Amy Worrallo, training and quality manager for ICME said: “This course was developed in response to a clear need from industry for a practical programme, focused on the metallurgy and production of the suite of cast irons. It included modules on melting and shopfloor quality controls, raw material selection, metal treatments as well as testing and quality assurance, with a mix of classroom delivery, practical aspects and project work, which was completed in the student’s workplace. 

“From when I first met the students at the start of the programme, to seeing them complete and present their projects, it has been hugely rewarding to witness first-hand the positive impact the training has had, not only on the students, but also on their companies. This course provides a great opportunity for any companies to develop and expand the knowledge of their teams.”
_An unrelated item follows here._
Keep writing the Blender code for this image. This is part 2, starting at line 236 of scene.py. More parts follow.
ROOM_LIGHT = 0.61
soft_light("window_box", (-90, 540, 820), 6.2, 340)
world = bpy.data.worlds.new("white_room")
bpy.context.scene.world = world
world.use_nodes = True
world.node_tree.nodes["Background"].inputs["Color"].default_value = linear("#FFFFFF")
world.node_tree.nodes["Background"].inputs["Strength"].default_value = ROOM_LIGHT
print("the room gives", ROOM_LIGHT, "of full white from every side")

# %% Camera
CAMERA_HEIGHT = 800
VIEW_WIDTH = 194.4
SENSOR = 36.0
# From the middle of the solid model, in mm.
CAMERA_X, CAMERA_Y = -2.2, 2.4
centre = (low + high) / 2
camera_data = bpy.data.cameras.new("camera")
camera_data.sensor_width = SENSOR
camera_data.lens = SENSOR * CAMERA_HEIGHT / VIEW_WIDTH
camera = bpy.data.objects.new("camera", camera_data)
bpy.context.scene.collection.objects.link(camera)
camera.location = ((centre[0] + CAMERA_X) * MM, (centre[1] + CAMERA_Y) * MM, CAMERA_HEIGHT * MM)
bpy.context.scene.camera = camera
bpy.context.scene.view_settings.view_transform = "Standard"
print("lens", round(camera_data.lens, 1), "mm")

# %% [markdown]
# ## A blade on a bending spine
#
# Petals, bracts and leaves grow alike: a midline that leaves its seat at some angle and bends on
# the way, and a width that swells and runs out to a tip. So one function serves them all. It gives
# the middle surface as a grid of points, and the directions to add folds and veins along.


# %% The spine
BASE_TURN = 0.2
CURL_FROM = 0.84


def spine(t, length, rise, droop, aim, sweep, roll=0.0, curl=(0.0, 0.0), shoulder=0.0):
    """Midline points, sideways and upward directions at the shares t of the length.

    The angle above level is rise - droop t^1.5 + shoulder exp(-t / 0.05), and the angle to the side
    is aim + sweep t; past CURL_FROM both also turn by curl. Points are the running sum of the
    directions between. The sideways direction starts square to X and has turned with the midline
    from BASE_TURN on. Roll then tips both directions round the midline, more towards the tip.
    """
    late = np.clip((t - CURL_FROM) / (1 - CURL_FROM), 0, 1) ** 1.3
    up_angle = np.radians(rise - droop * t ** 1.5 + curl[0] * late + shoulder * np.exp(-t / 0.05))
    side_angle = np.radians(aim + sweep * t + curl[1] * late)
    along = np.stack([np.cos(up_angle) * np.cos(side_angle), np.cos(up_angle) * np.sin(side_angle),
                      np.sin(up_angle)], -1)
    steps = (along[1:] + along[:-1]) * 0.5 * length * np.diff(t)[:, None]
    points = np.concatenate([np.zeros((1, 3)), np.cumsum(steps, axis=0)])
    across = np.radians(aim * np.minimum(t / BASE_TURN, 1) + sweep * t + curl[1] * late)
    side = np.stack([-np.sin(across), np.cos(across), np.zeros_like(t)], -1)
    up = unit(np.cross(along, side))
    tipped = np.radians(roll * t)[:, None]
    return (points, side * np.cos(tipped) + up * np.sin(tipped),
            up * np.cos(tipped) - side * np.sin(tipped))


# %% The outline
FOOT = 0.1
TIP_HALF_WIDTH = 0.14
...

“This offering from ICME also clearly fits with our aims, as the professional body for the UK industry, to support the professional development of our members and to future-proof the industry.”


How to get involved

The course is ICME approved, complete with ICME accredited CPD hours, and all those completing the course receive an ICME certificate of achievement and ICME membership for the duration of the programme for anyone who is not already a member.

Foundry Training Trust grant support is available towards the cost of the course. The grant available towards the fees for this course is £2,500.00. Additional grant funding is also available towards the costs of travel and accommodation.